No wonder Agatha Christie was inspired to write A Caribbean Mystery here.
There's still an air of exotic mystery about the place, as if a man in tennis whites might appear at any moment among the palms and confess to Miss Marple that yes, it was he who committed the heinous murder in the bougainvillea and he doesn't care who knows it.
Every room is high-spec and the restaurant is high-end. But Coral Reef hasn't lost sight of the good old days. You can bet every dry martini here is shaken, not stirred.

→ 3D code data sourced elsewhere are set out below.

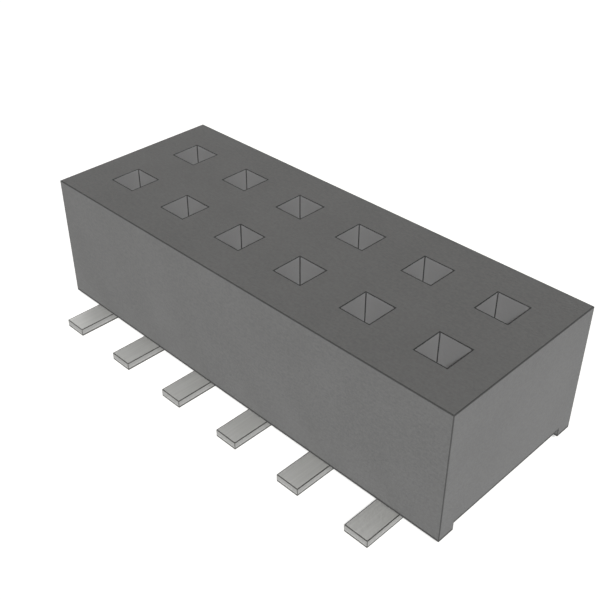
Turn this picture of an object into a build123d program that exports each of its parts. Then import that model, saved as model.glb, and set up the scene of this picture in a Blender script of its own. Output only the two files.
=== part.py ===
from build123d import *
import os

# A surface-mount socket strip with two rows of receptacles.
#
# The object is one moulded housing and a row of stamped spring contacts along each side. The housing
# is a plain block with square entries in its top face. Below each entry is a wider cavity, which opens
# into a shallow channel along the underside, between two foot rails. Each contact is one folded strip:
# a flat solder tail, a bend, an upright spine, a three-sided sleeve around the pin's place, and two
# spring beams that close on the pin from both sides. The contacts go in from below, and small barbs on
# the sleeve hold them. The rails stand on the tails.
#
# All sizes are millimetres. +X runs along the rows, +Y runs from the front row to the rear row and +Z
# is up. The origin is the centre of the footprint, on the board's surface.

# Grid of receptacles.
contacts_per_row = 6
pitch = 1.27
row_spacing = 1.27

# Housing, outside.
end_margin = 0.85
side_margin = 0.89
housing_height = 2.16
edge_radius = 0.008
rail_width = 0.30
rail_height = 0.127

# Housing, entries.
entry_size = 0.51
entry_depth = 0.58

# Strip that the contacts are stamped from, and its tail.
strip = 0.127
tail_width = 0.406
tail_reach = 0.635
bend_radius = 0.08

# Largest pin that the contact takes, and the room around it in the sleeve.
pin_size = 0.46
pin_clearance = 0.045

# Sleeve of the contact.
sleeve_lift = 0.20
sleeve_height = 0.42
sleeve_corner_radius = 0.05
barb_height = 0.03
barb_length = 0.14

# Spring beams.
beam_width = 0.36
beam_root_length = 0.08
beam_root_radius = 0.20
beam_apex_radius = 0.10
closed_gap = 0.34
mouth_opening = 0.56
mouth_height = 0.22

# Clearances between a contact and its cavity.
spine_clearance = 0.01
wing_clearance = 0.06
ceiling_clearance = 0.05

# Heights above the board.
rail_foot_z = strip
channel_roof_z = rail_foot_z + rail_height
top_z = rail_foot_z + housing_height
cavity_ceiling_z = top_z - entry_depth
sleeve_low_z = channel_roof_z + sleeve_lift
sleeve_high_z = sleeve_low_z + sleeve_height
beam_tip_z = cavity_ceiling_z - ceiling_clearance
beam_apex_z = beam_tip_z - mouth_height

# Plan sizes of the housing.
body_length = (contacts_per_row - 1) * pitch + 2 * end_margin
body_width = row_spacing + 2 * side_margin
channel_width = body_width - 2 * rail_width

# Plan sizes of a contact, from the pin's axis outwards.
sleeve_inside = pin_size / 2 + pin_clearance
sleeve_outside = sleeve_inside + strip
metal_middle = sleeve_inside + strip / 2
wing_end = pin_size / 2
tail_end = side_margin + tail_reach

# Plan sizes of a cavity, from the same axis.
cavity_half_width = sleeve_outside + barb_height
cavity_outer_side = sleeve_outside + spine_clearance
cavity_inner_side = wing_end + wing_clearance


def block(x_range, y_range, z_range):
    """A box between two places on each axis."""
    size = [high - low for low, high in (x_range, y_range, z_range)]
    middle = [(high + low) / 2 for low, high in (x_range, y_range, z_range)]
    return Pos(*middle) * Box(*size)


def folded(points, radii, plane, width):
    """A strip of metal that follows a centreline drawn in a plane.

    The centreline's corners are rounded by the radii. The metal is one strip thick across the line,
    and it is as wide as the width, half to each side of the plane.
    """
    centreline = FilletPolyline(*points, radius=radii)
    section = trace(centreline, strip)
    return extrude(plane * section, amount=width / 2, both=True)


def receptacle_places():
    """Each pin's place as (row name, number, x, y, turn), with the rear contacts turned half round."""
    first_x = -(contacts_per_row - 1) * pitch / 2
    places = []
    for row, side, turn in (("front", -1, 0), ("rear", 1, 180)):
        for index in range(contacts_per_row):
            x = first_x + index * pitch
            places.append((row, index + 1, x, side * row_spacing / 2, turn))
    return places


def make_spine():
    """Tail, bend and spine: one strip in the YZ plane, with the tail towards -Y."""
    tail_tip = (-tail_end, strip / 2)
    bend_corner = (-metal_middle, strip / 2)
    spine_top = (-metal_middle, sleeve_high_z)
    return folded([tail_tip, bend_corner, spine_top], [bend_radius + strip / 2], Plane.YZ, tail_width)


def make_sleeve():
    """A U in plan: the spine's upper part, with a wing folded forward from each of its edges."""
    wing_tip = (metal_middle, wing_end)
    corner = (metal_middle, -metal_middle)
    path = [(-wing_tip[0], wing_tip[1]), (-corner[0], corner[1]), corner, wing_tip]
    radius = sleeve_corner_radius + strip / 2
    sleeve = folded(path, [radius, radius], Plane.XY, sleeve_height)
    return Pos(0, 0, (sleeve_low_z + sleeve_high_z) / 2) * sleeve


def make_beam():
    """The +X beam: it rises from its wing, leans in to the apex and flares out to the mouth."""
    path = [
        (metal_middle, sleeve_high_z - strip),
        (metal_middle, sleeve_high_z + beam_root_length),
        (closed_gap / 2 + strip / 2, beam_apex_z),
        (mouth_opening / 2 + strip / 2, beam_tip_z - strip / 2),
    ]
    return folded(path, [beam_root_radius, beam_apex_radius], Plane.XZ, beam_width)


def make_barb():
    """The +X barb: a wedge on the wing's outer face, which stands out furthest towards the board."""
    root_x = sleeve_outside - strip / 2
    low_z = (sleeve_low_z + sleeve_high_z - barb_length) / 2
    high_z = low_z + barb_length
    outline = Polyline(
        (root_x, low_z),
        (sleeve_outside + barb_height, low_z),
        (sleeve_outside, high_z),
        (root_x, high_z),
        close=True,
    )
    return extrude(Plane.XZ * make_face(outline), amount=beam_width / 4, both=True)


def make_contact():
    """One spring contact, with its pin's axis at the origin and its tail towards -Y."""
    one_side = make_beam() + make_barb()
    return make_spine() + make_sleeve() + one_side + mirror(one_side, about=Plane.YZ)


def make_receptacle():
    """The space that is cut for one contact and its pin: the square entry and the cavity below it."""
    half_entry = entry_size / 2
    entry = block(
        (-half_entry, half_entry),
        (-half_entry, half_entry),
        (cavity_ceiling_z, top_z),
    )
    cavity = block(
        (-cavity_half_width, cavity_half_width),
        (-cavity_outer_side, cavity_inner_side),
        (channel_roof_z, cavity_ceiling_z),
    )
    return entry + cavity


def make_housing():
    """The moulding: block, foot rails, square entries and contact cavities."""
    half_length = body_length / 2
    half_width = body_width / 2
    half_channel = channel_width / 2
    body = block((-half_length, half_length), (-half_width, half_width), (rail_foot_z, top_z))
    rounded = body.edges().filter_by(Axis.Z) + body.faces().sort_by(Axis.Z)[-1].edges()
    body = fillet(rounded, edge_radius)
    body -= block(
        (-half_length, half_length),
        (-half_channel, half_channel),
        (rail_foot_z, channel_roof_z),
    )
    receptacle = make_receptacle()
    for _, _, x, y, turn in receptacle_places():
        body -= Pos(x, y, 0) * Rot(0, 0, turn) * receptacle
    return body


os.makedirs("parts", exist_ok=True)
export_step(make_housing(), "parts/housing.step")
contact = make_contact()
for row, number, x, y, turn in receptacle_places():
    placed = Pos(x, y, 0) * Rot(0, 0, turn) * contact
    export_step(placed, f"parts/{row}_contact_{number}.step")
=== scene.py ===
"""Looks of a surface-mount socket strip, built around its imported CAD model.

A moulded housing with two rows of square entries stands on the flat solder tails of its stamped
contacts. Every mesh is made in millimetres, in the CAD's own frame, and is turned to metres when it
is finished: +X runs along the rows, +Y from the front row to the rear row and +Z up from the board.
"""

import logging
import math
from dataclasses import dataclass, field
from enum import Enum
from typing import Iterable, Mapping, Sequence

import bmesh
import bpy
from mathutils import Matrix, Vector


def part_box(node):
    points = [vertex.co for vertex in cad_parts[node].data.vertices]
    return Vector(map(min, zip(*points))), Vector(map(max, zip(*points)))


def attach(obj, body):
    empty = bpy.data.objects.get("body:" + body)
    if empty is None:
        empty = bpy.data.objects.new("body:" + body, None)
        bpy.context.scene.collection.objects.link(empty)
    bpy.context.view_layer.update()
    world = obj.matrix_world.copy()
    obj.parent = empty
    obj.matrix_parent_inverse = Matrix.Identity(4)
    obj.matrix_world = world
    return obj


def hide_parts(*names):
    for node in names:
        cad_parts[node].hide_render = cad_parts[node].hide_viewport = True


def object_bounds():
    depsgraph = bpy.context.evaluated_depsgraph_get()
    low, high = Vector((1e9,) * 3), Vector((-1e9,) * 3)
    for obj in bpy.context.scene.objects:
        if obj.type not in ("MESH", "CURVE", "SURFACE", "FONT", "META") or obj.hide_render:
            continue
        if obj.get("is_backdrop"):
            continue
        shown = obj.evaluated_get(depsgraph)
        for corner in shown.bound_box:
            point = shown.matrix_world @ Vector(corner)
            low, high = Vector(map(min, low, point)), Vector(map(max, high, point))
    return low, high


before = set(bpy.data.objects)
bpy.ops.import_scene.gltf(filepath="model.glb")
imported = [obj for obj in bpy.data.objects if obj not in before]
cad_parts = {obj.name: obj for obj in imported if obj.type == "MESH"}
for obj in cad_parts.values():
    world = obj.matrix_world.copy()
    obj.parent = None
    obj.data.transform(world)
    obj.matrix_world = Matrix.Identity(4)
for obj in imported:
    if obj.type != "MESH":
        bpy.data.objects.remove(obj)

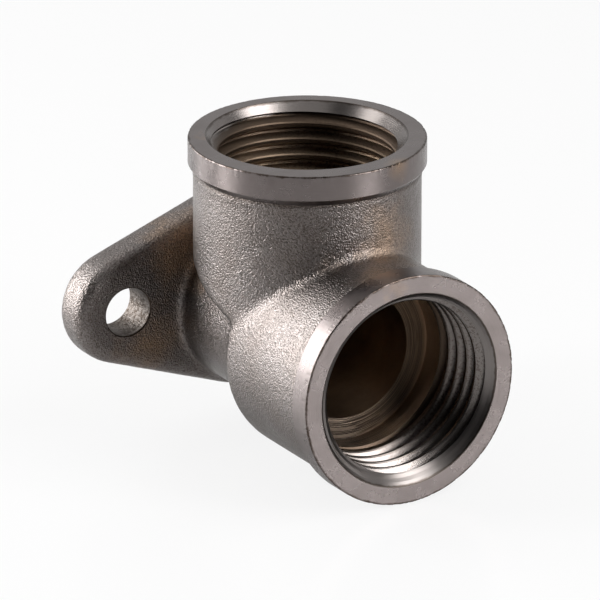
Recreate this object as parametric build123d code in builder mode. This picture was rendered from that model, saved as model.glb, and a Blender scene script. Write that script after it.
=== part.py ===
from build123d import *
import os
from math import radians, tan

# Wall-plate elbow fitting with two internally threaded sockets, in millimetres.
# The wall lies at Y = 0, the front socket opens along -Y and the top socket along +Z.
# The origin is on the wall face, on the axis of the front socket.

# Where the two socket axes cross, and how far each mouth is from there
wall_to_top_axis = 15.5
front_reach = 20.9
top_reach = 21.9

# Sockets: as forged outside, with a turned rim at the mouth and a rounded heel at the far end
front_socket_diameter = 24.2
top_socket_diameter = 24.3
front_rim_diameter = 25.5
top_rim_diameter = 25.4
rim_height = 2.8
rim_foot_height = 0.7
front_socket_length = 18.1
top_socket_length = 15.5
front_heel_radius = 0.9
top_heel_radius = 2.0

# Bores: crest diameter of the thread, lead-in chamfer at the mouth, and the waterway behind
thread_crest_diameter = 18.9
mouth_diameter = 21.4
bore_depth = 12.2
waterway_diameter = 14.2
drill_point_angle = 118
front_drill_overrun = 4.0
top_drill_stop = 1.2

# Necks behind the sockets: one back to the flange, one down to the crossing
back_neck_diameter = 18.3
down_neck_diameter = 18.0
neck_root_radius = 1.1

# Web in the corner between the two heels, seen from the side: it slopes down and forward
# from where the top heel begins to round, and runs into the crease between the sockets
web_top_behind_crossing = 6.6
web_foot_from_axes = 3.6
web_edge_radius = 1.0

# Flange with two ears
flange_thickness = 4.5
flange_middle_radius = 11.35
ear_hole_spacing = 31.2
ear_hole_diameter = 5.4
ear_tip_radius = 6.1
ear_lift = 1.3
flange_front_edge_radius = 1.5
flange_back_edge_radius = 1.0

# The crossing of the socket axes, with a plane for each socket's half section:
# local X is the radius and local Y runs out towards the mouth. The side plane looks along X
crossing = (0, -wall_to_top_axis, 0)
front_axis = Axis(crossing, (0, -1, 0))
top_axis = Axis(crossing, (0, 0, 1))
front_section = Plane(origin=crossing, x_dir=(1, 0, 0), z_dir=(0, 0, -1))
top_section = Plane(origin=crossing, x_dir=(1, 0, 0), z_dir=(0, -1, 0))
side_section = Plane(origin=crossing, x_dir=(0, 1, 0), z_dir=(1, 0, 0))

front_rim_radius = front_rim_diameter / 2
front_socket_radius = front_socket_diameter / 2
front_heel = front_reach - front_socket_length
top_rim_radius = top_rim_diameter / 2
top_socket_radius = top_socket_diameter / 2
top_heel = top_reach - top_socket_length
back_neck_radius = back_neck_diameter / 2
down_neck_radius = down_neck_diameter / 2
flange_middle = flange_thickness / 2 - wall_to_top_axis
mouth_radius = mouth_diameter / 2
crest_radius = thread_crest_diameter / 2
waterway_radius = waterway_diameter / 2
drill_point_length = waterway_radius / tan(radians(drill_point_angle / 2))
web_top = top_heel + top_heel_radius
web_slope = (web_top - web_foot_from_axes) / (web_top_behind_crossing + web_foot_from_axes)
web_tail = -2 * web_foot_from_axes


def socket_bore(section, axis, reach, waterway_end):
    """The space inside a socket: chamfered bore, and the waterway behind it down to its drill point."""
    with BuildPart() as bore:
        with BuildSketch(section):
            with BuildLine():
                Polyline(
                    (0, reach),
                    (mouth_radius, reach),
                    (crest_radius, reach - (mouth_radius - crest_radius)),
                    (crest_radius, reach - bore_depth),
                    (waterway_radius, reach - bore_depth),
                    (waterway_radius, waterway_end),
                    (0, waterway_end - drill_point_length),
                    close=True,
                )
            make_face()
        revolve(axis=axis)
    return bore.part


front_bore = socket_bore(front_section, front_axis, front_reach, -front_drill_overrun)
top_bore = socket_bore(top_section, top_axis, top_reach, top_drill_stop)

with BuildPart() as flange:
    with BuildSketch(Plane.XZ):
        with Locations((0, ear_lift)):
            Circle(flange_middle_radius)
            with GridLocations(ear_hole_spacing, 0, 2, 1):
                Circle(ear_tip_radius)
        make_hull()
    extrude(amount=flange_thickness)
    fillet(flange.faces().sort_by(Axis.Y)[0].edges(), flange_front_edge_radius)
    fillet(flange.faces().sort_by(Axis.Y)[-1].edges(), flange_back_edge_radius)

with BuildPart() as heel_web:
    with BuildSketch(side_section):
        with BuildLine():
            Polyline(
                (web_top_behind_crossing, web_top),
                (web_tail, web_foot_from_axes + web_slope * (web_tail + web_foot_from_axes)),
                (-web_top, web_top),
                close=True,
            )
        make_face()
    extrude(amount=top_socket_radius, both=True)
    with Locations(crossing):
        Cylinder(
            top_socket_radius,
            web_top,
            align=(Align.CENTER, Align.CENTER, Align.MIN),
            mode=Mode.INTERSECT,
        )
    sloping_face = heel_web.faces().filter_by(GeomType.PLANE).sort_by(Axis.Y)[-1]
    fillet(sloping_face.edges().filter_by(GeomType.LINE, reverse=True), web_edge_radius)

with BuildPart() as elbow_body:
    # Front socket, with the neck that runs back from it into the flange
    with BuildSketch(front_section):
        with BuildLine():
            FilletPolyline(
                (0, front_reach),
                (front_rim_radius, front_reach),
                (front_rim_radius, front_reach - rim_height),
                (front_socket_radius, front_reach - rim_height - rim_foot_height),
                (front_socket_radius, front_heel),
                (back_neck_radius, front_heel),
                (back_neck_radius, flange_middle),
                (0, flange_middle),
                radius=[0, 0, 0, 0, front_heel_radius, neck_root_radius, 0, 0],
                close=True,
            )
        make_face()
    revolve(axis=front_axis)

    # Top socket, with the neck that runs down from it to the crossing
    with BuildSketch(top_section):
        with BuildLine():
            FilletPolyline(
                (0, top_reach),
                (top_rim_radius, top_reach),
                (top_rim_radius, top_reach - rim_height),
                (top_socket_radius, top_reach - rim_height - rim_foot_height),
                (top_socket_radius, top_heel),
                (down_neck_radius, top_heel),
                (down_neck_radius, 0),
                (0, 0),
                radius=[0, 0, 0, 0, top_heel_radius, neck_root_radius, 0, 0],
                close=True,
            )
        make_face()
    revolve(axis=top_axis)

    add(heel_web.part)
    add(flange.part)

    # Bores and waterway, then the screw holes through the ears
    add(front_bore, mode=Mode.SUBTRACT)
    add(top_bore, mode=Mode.SUBTRACT)
    with Locations(Plane(origin=(0, 0, ear_lift), x_dir=(1, 0, 0), z_dir=(0, 1, 0))):
        with GridLocations(ear_hole_spacing, 0, 2, 1):
            Hole(radius=ear_hole_diameter / 2, depth=flange_thickness)

os.makedirs("parts", exist_ok=True)
elbow_body.part.label = "elbow_body"
export_step(elbow_body.part, "parts/elbow_body.step")
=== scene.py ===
import math
from collections import namedtuple
from functools import cached_property

import bmesh
import bpy
import numpy as np
from mathutils import Matrix, Vector, noise


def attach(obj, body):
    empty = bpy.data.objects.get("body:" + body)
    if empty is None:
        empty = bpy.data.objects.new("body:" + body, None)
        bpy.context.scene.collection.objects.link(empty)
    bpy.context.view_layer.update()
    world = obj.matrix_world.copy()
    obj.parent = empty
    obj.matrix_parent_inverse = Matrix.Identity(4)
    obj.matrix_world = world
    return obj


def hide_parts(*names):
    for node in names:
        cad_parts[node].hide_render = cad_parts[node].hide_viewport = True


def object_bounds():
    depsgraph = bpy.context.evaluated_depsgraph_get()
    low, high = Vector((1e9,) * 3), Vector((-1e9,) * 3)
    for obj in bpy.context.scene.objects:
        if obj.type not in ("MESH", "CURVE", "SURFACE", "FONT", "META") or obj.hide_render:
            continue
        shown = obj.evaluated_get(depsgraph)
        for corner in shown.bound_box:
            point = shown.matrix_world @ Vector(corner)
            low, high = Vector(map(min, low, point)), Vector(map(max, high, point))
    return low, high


# Wall-plate elbow fitting: the forging's blended and pebbled skin, its turned rims,
# the two threads and the nickel finish are made here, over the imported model.

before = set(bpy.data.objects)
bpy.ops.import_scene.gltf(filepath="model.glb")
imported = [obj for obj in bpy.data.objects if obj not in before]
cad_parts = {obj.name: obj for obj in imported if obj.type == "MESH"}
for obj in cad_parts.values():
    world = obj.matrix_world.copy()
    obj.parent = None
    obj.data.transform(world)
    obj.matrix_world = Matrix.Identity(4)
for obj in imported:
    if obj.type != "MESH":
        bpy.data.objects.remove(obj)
cad_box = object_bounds()

MM = 0.001

# Sizes in millimetres, as in the part's source. The rims are turned 0.008 mm slimmer,
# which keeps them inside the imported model's box
WALL_TO_TOP_AXIS = 15.5
FRONT_REACH = 20.9
TOP_REACH = 21.9
FRONT_RIM_RADIUS = 12.742
TOP_RIM_RADIUS = 12.692
FRONT_SOCKET_RADIUS = 12.1
TOP_SOCKET_RADIUS = 12.15
RIM_HEIGHT = 2.8
RIM_FOOT_HEIGHT = 0.7
MOUTH_RADIUS = 10.7
CREST_RADIUS = 9.45
BORE_DEPTH = 12.2
WATERWAY_RADIUS = 7.1
DRILL_POINT_LENGTH = 4.266
FRONT_WATERWAY_DEPTH = FRONT_REACH + 4.0
TOP_WATERWAY_DEPTH = TOP_REACH - 1.2
FLANGE_THICKNESS = 4.5
EAR_HOLE_SPACING = 31.2
EAR_HOLE_RADIUS = 2.7
EAR_LIFT = 1.3

RIM_FOOT = RIM_HEIGHT + RIM_FOOT_HEIGHT

# The G 1/2 thread: pitch, root radius, root rounding, flank angle and how far its crests are broken.
# It starts before the mouth and runs out before the relief
THREAD_PITCH = 1.814
THREAD_ROOT_RADIUS = 10.478
THREAD_ROOT_ROUNDING = 0.249
THREAD_FLANK_ANGLE = 27.5
CREST_BREAK = 0.13
THREAD_START = -0.9
THREAD_DEPTH = 9.4
THREAD_RUN_OUT_TURNS = 0.45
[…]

If you hanker after a nightclub, well, that's just a short car ride away - this is hip and happening Barbados after all. But at the Coral Reef it's more cocktails and cool crooners.
Family values
The Coral Reef Club is built on good old-fashioned family values. And that's down to the O'Haras. They may look as if they've stepped out of a Ralph Lauren catalogue, with their brilliant white shirts and glossy good looks, but they are a very real sleeves-rolled-up presence in the hotel.
Matriarch Cynthia glides around the reception rooms and hosts an elegant cocktail party once a week, and sons Mark and Patrick patrol the restaurant.
This is not just their livelihood, it's their home, and you are made to feel like their guests, not just hotel guests.